## Goal
Copy the lines verbatim, beginning with the line that contains "The OpenSCAD and" and continuing through the end of the data, and only those lines.
┌──
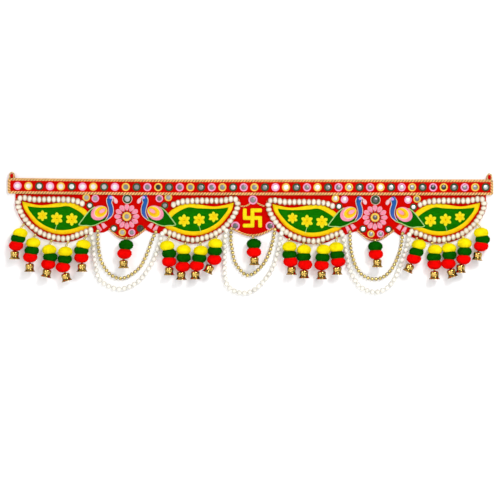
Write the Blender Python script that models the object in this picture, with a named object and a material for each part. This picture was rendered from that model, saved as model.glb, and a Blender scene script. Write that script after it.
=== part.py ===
# Toran door hanging: a scalloped red velvet strip under a mirrored header band, with leaf, bird and
# flower patches, twenty-one pompom drops that end in small bells, and three double swags of beads.
# Frame: X runs along the header to the right, Y into the wall, Z up. The origin is the middle of the
# header's top edge, on the wall plane. All tables are in millimetres: x to the right of the middle,
# down below the top edge, depth out from the wall.
import math
from typing import NamedTuple

import bmesh
import bpy

for old in list(bpy.data.objects):
    bpy.data.objects.remove(old, do_unlink=True)

MM = 0.001
GAP = 0.3

# Driving sizes
HEADER_HALF = 485.0
HEADER_DROP = 31.5
HEADER_LIFT = 3.2
PANEL_THICK = 2.5
PATCH_BACK = PANEL_THICK + GAP
LEAF_TOP = PATCH_BACK + 1.2
LEAF_RIM_EDGE = PATCH_BACK + 1.6
LEAF_RIM_TOP = PATCH_BACK + 2.2
STAR_BACK = PATCH_BACK + 0.6
STAR_TOP = PATCH_BACK + 1.8
STAR_PETALS = 6
STAR_NOTCH = 0.45
BIRD_BACK = PATCH_BACK + 0.1
BIRD_TOP = PATCH_BACK + 3.0
SIGN_TOP = PATCH_BACK + 1.8
MIRROR_TOP = 3.4
HEADER_BACK = MIRROR_TOP + GAP
HEADER_FRONT = 6.2
HEADER_MIRROR_TOP = 7.3
PIPING_WIDE = 5.4
PIPING_FRONT = 7.0
HEADER_MIRRORS = 45
# The header's mirrors are sewn a little wider apart at the left: number along the row, x
HEADER_SPREAD = ((0, -465.0), (14, -162.5), (22, 8.0), (30, 176.0), (44, 470.0))
HEADER_MIRROR_R = 8.2
HEADER_STATIONS = 11
BEAD_RIDGE_R = 3.8
BEAD_RIDGE_DEPTH = 4.6
POMPOM_R = 13.6
POMPOM_FLAT = 0.9
POMPOM_LOBE = 0.05
DROP_DEPTH = 15.5
DROP_SIDES = 7
THREAD_R = 1.2
HOOK_R = 2.6
HOOK_DEPTH = PATCH_BACK + HOOK_R
# The hook bead's rings: distance below its place, and radius
HOOK_RINGS = ((-2.2, 1.4), (-0.8, HOOK_R), (0.8, HOOK_R), (2.4, THREAD_R))
# A pompom's rings: distance below its middle, and share of its full radius
POMPOM_CROWN = (-7.2, 0.62)
POMPOM_UPPER = (-2.6, 1.0)
POMPOM_LOWER = (2.2, 0.97)
POMPOM_CHIN = (5.2, 0.62)
# Where two pompoms press together, as a share of the full radius
POMPOM_WAIST = 0.72
# The last pompom's lower tuft: distance below its middle, and radius
POMPOM_TUFT = (6.4, 3.0)
BELL_SIDES = 8
GOLD_R = 3.75
PEARL_R = 5.0
# A swag's points: how many radii apart they are kept, and how many are tried to each span
SWAG_STEP = 5.0
SWAG_FINE = 24
TAB_WIDE = 11.6
TAB_LOOP_R = 4.3
TAB_HOLE_R = 3.2
TAB_RISE = 0.5
TAB_TAIL = 14.0
TAB_BACK = 0.4
TAB_TAIL_THICK = 2.9


class Finish(NamedTuple):
    red: float
    green: float
    blue: float
    roughness: float
    metallic: float


FINISHES = {
    "red_velvet": Finish(0.62, 0.012, 0.008, 0.9, 0.0),
    "gold_piping": Finish(0.78, 0.42, 0.16, 0.45, 0.6),
    "green_thread": Finish(0.01, 0.17, 0.015, 0.7, 0.0),
    "pink_thread": Finish(0.95, 0.22, 0.42, 0.7, 0.0),
    "yellow_thread": Finish(0.98, 0.62, 0.02, 0.7, 0.0),
    "pompom_yarn": Finish(0.9, 0.55, 0.02, 0.95, 0.0),
    "brass": Finish(0.78, 0.5, 0.16, 0.3, 1.0),
    "gold_bead": Finish(0.75, 0.55, 0.25, 0.3, 0.4),
    "pearl_bead": Finish(0.93, 0.92, 0.85, 0.25, 0.0),
}


class Drop(NamedTuple):
    """A thread with two or three pompoms and a bell: places as (x, down), tilt in degrees."""

    hook: tuple
    pompoms: tuple
    bell: tuple
    tilt: float


DROPS = (
    Drop((-453, 90), ((-459, 108), (-463, 118), (-467, 132)), (-470, 150), 0),
    Drop((-430, 111), ((-433, 127), (-436, 142), (-439, 155)), (-440, 175), 0),
    Drop((-398, 123), ((-401, 141), (-399, 155), (-403, 169)), (-406, 186), -12),
    Drop((-364, 125), ((-369, 145), (-370, 159), (-374, 175)), (-368, 194), 15),
    Drop((-328, 113), ((-333, 131), (-337, 142), (-337, 156)), (-336, 175), 0),
    Drop((-248, 117), ((-248, 131), (-251, 148)), (-253, 168), 0),
    Drop((-162, 114), ((-166, 133), (-162, 148), (-162, 164)), (-162, 182), 0),
    Drop((-130, 128), ((-133, 141), (-133, 156), (-135, 174)), (-138, 191), 0),
    Drop((-100, 127), ((-99, 143), (-102, 157), (-107, 172)), (-110, 190), 0),
    Drop((-68, 115), ((-70, 129), (-71, 143), (-72, 160)), (-82, 178), -25),
    Drop((5, 114), ((7, 129), (7, 145)), (8, 162), 0),
    Drop((77, 120), ((78, 135), (78, 150), (80, 164)), (82, 181), 0),
    Drop((106, 128), ((107, 141), (106, 154), (109, 170)), (107, 188), 0),
    Drop((139, 129), ((146, 141), (144, 156), (142, 171)), (142, 190), 0),
    Drop((173, 116), ((171, 136), (173, 151), (175, 164)), (173, 181), 0),
    Drop((249, 122), ((249, 134), (250, 149)), (253, 166), 0),
    Drop((332, 118), ((336, 131), (331, 145), (326, 158)), (317, 176), -25),
    Drop((363, 127), ((368, 141), (366, 155), (367, 169)), (367, 190), 0),
    Drop((391, 126), ((396, 138), (397, 151), (395, 168)), (401, 186), 18),
    Drop((425, 115), ((427, 128), (427, 144), (425, 159)), (419, 177), 0),
    Drop((453, 88.5), ((460, 107), (463, 120), (460, 133)), (453, 152), -8),
)

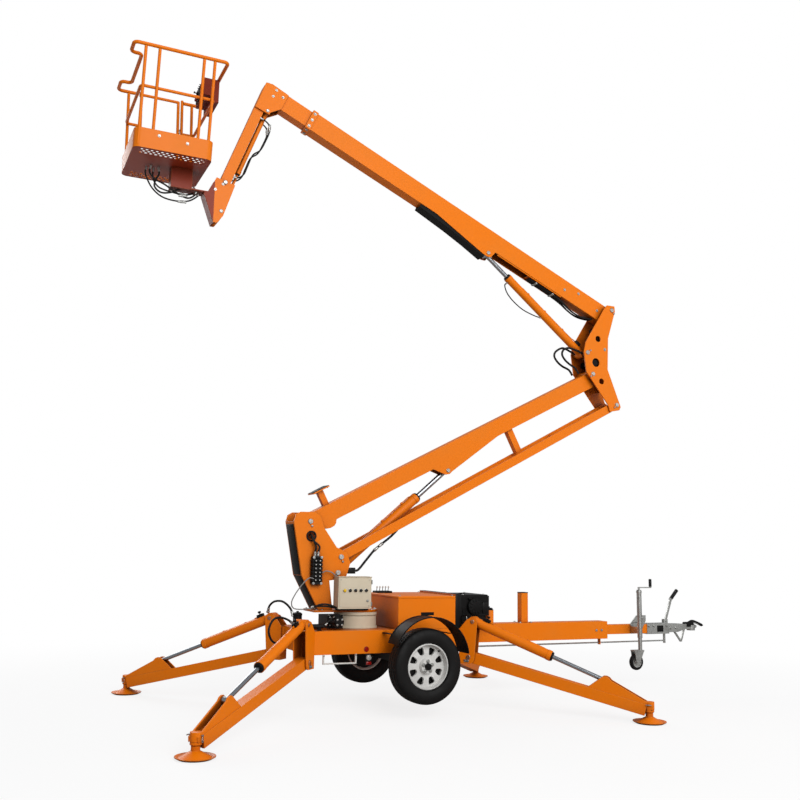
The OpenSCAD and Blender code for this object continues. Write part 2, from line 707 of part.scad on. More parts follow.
module lower_boom() {
  tip = lower_length + 55;
  slope = (lower_top_tip - lower_top_base) / lower_length;
  top0 = lower_top_base - slope * 70;
  color(orange) at_lower() difference() {
    union() {
      plate([[-70, top0], [tip, lower_top_tip], [tip, lower_top_tip - lower_depth],
             [-70, top0 - lower_depth]], -boom_half, boom_width);
      across([0, 0], 48, plate_in - fit);
      across([lower_length, 0], 44, plate_in - fit);
      both_sides() plate([[1430, -90], [1560, lower_gusset[1] - 26], [1606, lower_gusset[1] - 40],
                          [1645, lower_gusset[1] - 28], [2440, -110]], lug_half, lug_t);
      plate([[100, -98], [116, -126], [142, -146], [180, -156], [222, -154], [250, -138], [276, -98]],
            -boom_half, boom_width);
      block([strut_x - 35, strut_x + 35], [-35, 35], [-145 - strut_len, -120]);
      block([cradle_x - 30, cradle_x + 30], [-30, 30], [40, 63 + cradle_height]);
      block([cradle_x - 90, cradle_x + 90], [-85, 85], [51 + cradle_height, 63 + cradle_height]);
    }
    plate([[80, top0 - boom_wall - 6], [lower_length - 90, lower_top_tip - boom_wall],
           [lower_length - 90, lower_top_tip - lower_depth + boom_wall],
           [80, top0 - lower_depth + boom_wall]], boom_wall - boom_half, boom_width - 2 * boom_wall);
    block([lower_gusset[0] - 560, lower_gusset[0] + 110], [-lug_half, lug_half], [-300, -90]);
    across([0, 0], pin_r + fit, 200);
    across([lower_length, 0], pin_r + fit, 200);
  }
}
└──
## Problem solution
The OpenSCAD and Blender code for this object continues. Write part 2, from line 707 of part.scad on. More parts follow.
module lower_boom() {
  tip = lower_length + 55;
  slope = (lower_top_tip - lower_top_base) / lower_length;
  top0 = lower_top_base - slope * 70;
  color(orange) at_lower() difference() {
    union() {
      plate([[-70, top0], [tip, lower_top_tip], [tip, lower_top_tip - lower_depth],
             [-70, top0 - lower_depth]], -boom_half, boom_width);
      across([0, 0], 48, plate_in - fit);
      across([lower_length, 0], 44, plate_in - fit);
      both_sides() plate([[1430, -90], [1560, lower_gusset[1] - 26], [1606, lower_gusset[1] - 40],
                          [1645, lower_gusset[1] - 28], [2440, -110]], lug_half, lug_t);
      plate([[100, -98], [116, -126], [142, -146], [180, -156], [222, -154], [250, -138], [276, -98]],
            -boom_half, boom_width);
      block([strut_x - 35, strut_x + 35], [-35, 35], [-145 - strut_len, -120]);
      block([cradle_x - 30, cradle_x + 30], [-30, 30], [40, 63 + cradle_height]);
      block([cradle_x - 90, cradle_x + 90], [-85, 85], [51 + cradle_height, 63 + cradle_height]);
    }
    plate([[80, top0 - boom_wall - 6], [lower_length - 90, lower_top_tip - boom_wall],
           [lower_length - 90, lower_top_tip - lower_depth + boom_wall],
           [80, top0 - lower_depth + boom_wall]], boom_wall - boom_half, boom_width - 2 * boom_wall);
    block([lower_gusset[0] - 560, lower_gusset[0] + 110], [-lug_half, lug_half], [-300, -90]);
    across([0, 0], pin_r + fit, 200);
    across([lower_length, 0], pin_r + fit, 200);
  }
}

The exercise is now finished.